Glow discharges are used as a source of light in devices such as neon lights, cold cathode fluorescent lamps and plasma-screen televisions. Analyzing the light produced with spectroscopy can reveal information about the atomic interactions in the gas, so glow discharges are used in plasma physics and analytical chemistry. They are also used in the surface treatment technique called sputtering.

Electrical conduction in gas

Voltage-current characteristics of electrical discharge in neon at 1 torr, with two planar electrodes separated by 50 cm. A: random pulses by cosmic radiation B: saturation current C: avalanche Townsend discharge D: self-sustained Townsend discharge E: unstable region: corona discharge F: sub-normal glow discharge G: normal glow discharge H: abnormal glow discharge I: unstable region: glow-arc transition J: electric arc K: electric arc A-D region: dark discharge; ionisation occurs, current below 10 microamps. F-H region: glow discharge; the plasma emits a faint glow. I-K region: arc discharge; large amounts of radiation produced. Glow discharge current-voltage curve English.svg
Voltage-current characteristics of electrical discharge in neon at 1 torr, with two planar electrodes separated by 50 cm.
A: random pulses by cosmic radiation
B: saturation current
C: avalanche Townsend discharge
D: self-sustained Townsend discharge
E: unstable region: corona discharge
F: sub-normal glow discharge
G: normal glow discharge
H: abnormal glow discharge
I: unstable region: glow-arc transition
J: electric arc
K: electric arc
A-D region: dark discharge; ionisation occurs, current below 10 microamps.
F-H region: glow discharge; the plasma emits a faint glow.
I-K region: arc discharge; large amounts of radiation produced.

Conduction in a gas requires charge carriers, which can be either electrons or ions. Charge carriers come from ionizing some of the gas molecules. In terms of current flow, glow discharge falls between dark discharge and arc discharge.

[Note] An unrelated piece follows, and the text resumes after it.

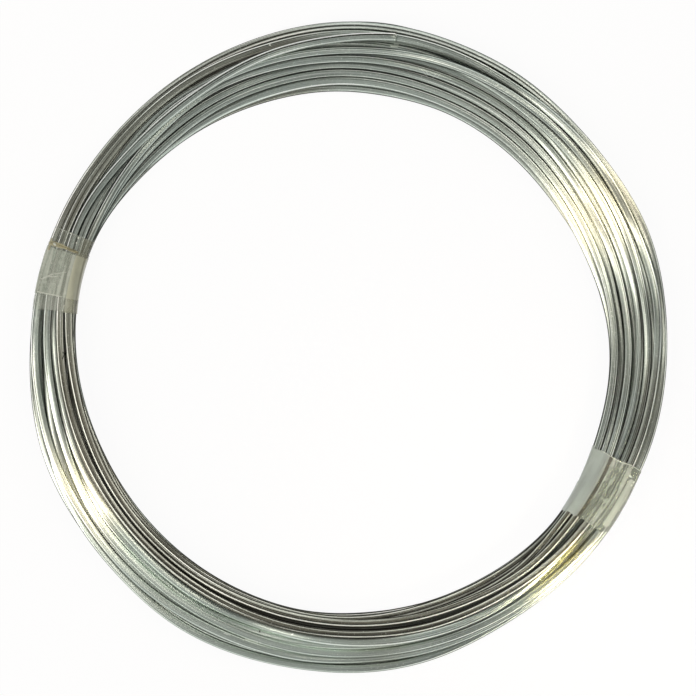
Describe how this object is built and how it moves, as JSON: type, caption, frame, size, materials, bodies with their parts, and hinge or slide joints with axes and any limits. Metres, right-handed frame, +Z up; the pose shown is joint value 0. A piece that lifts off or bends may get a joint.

Below the breakdown voltage there is little to no glow and the electric field is uniform. When the electric field increases enough to cause ionization, the Townsend discharge starts. When a glow discharge develops, the electric field is considerably modified by the presence of positive ions; the field is concentrated near the cathode. The glow discharge starts as a normal glow. As the current is increased, more of the cathode surface is involved in the glow. When the current is increased above the level where the entire cathode surface is involved, the discharge is known as an abnormal glow. If the current is increased still further, other factors come into play and an arc discharge begins. [2]

Mechanism

The simplest type of glow discharge is a direct-current glow discharge. In its simplest form, it consists of two electrodes in a cell held at low pressure (0.1–10 torr; about 1/10000th to 1/100th of atmospheric pressure). A low pressure is used to increase the mean free path; for a fixed electric field, a longer mean free path allows a charged particle to gain more energy before colliding with another particle. The cell is typically filled with neon, but other gases can also be used. An electric potential of several hundred volts is applied between the two electrodes. A small fraction of the population of atoms within the cell is initially ionized through random processes, such as thermal collisions between atoms or by gamma rays. The positive ions are driven towards the cathode by the electric potential, and the electrons are driven towards the anode by the same potential. The initial population of ions and electrons collides with other atoms, exciting or ionizing them. As long as the potential is maintained, a population of ions and electrons remains.

Secondary emission

Some of the ions' kinetic energy is transferred to the cathode. This happens partially through the ions striking the cathode directly. The primary mechanism, however, is less direct. Ions strike the more numerous neutral gas atoms, transferring a portion of their energy to them. These neutral atoms then strike the cathode. Whichever species (ions or atoms) strike the cathode, collisions within the cathode redistribute this energy resulting in electrons ejected from the cathode. This process is known as secondary electron emission. Once free of the cathode, the electric field accelerates electrons into the bulk of the glow discharge. Atoms can then be excited by collisions with ions, electrons, or other atoms that have been previously excited by collisions.

Light production

Once excited, atoms will lose their energy fairly quickly. Of the various ways that this energy can be lost, the most important is radiatively, meaning that a photon is released to carry the energy away. In optical atomic spectroscopy, the wavelength of this photon can be used to determine the identity of the atom (that is, which chemical element it is) and the number of photons is directly proportional to the concentration of that element in the sample. Some collisions (those of high enough energy) will cause ionization. In atomic mass spectrometry, these ions are detected. Their mass identifies the type of atoms and their quantity reveals the amount of that element in the sample.

Regions

Glow discharge regions.jpg
Glow discharge structure - English.svg
A glow discharge illustrating the different regions comprising it and a diagram giving their names.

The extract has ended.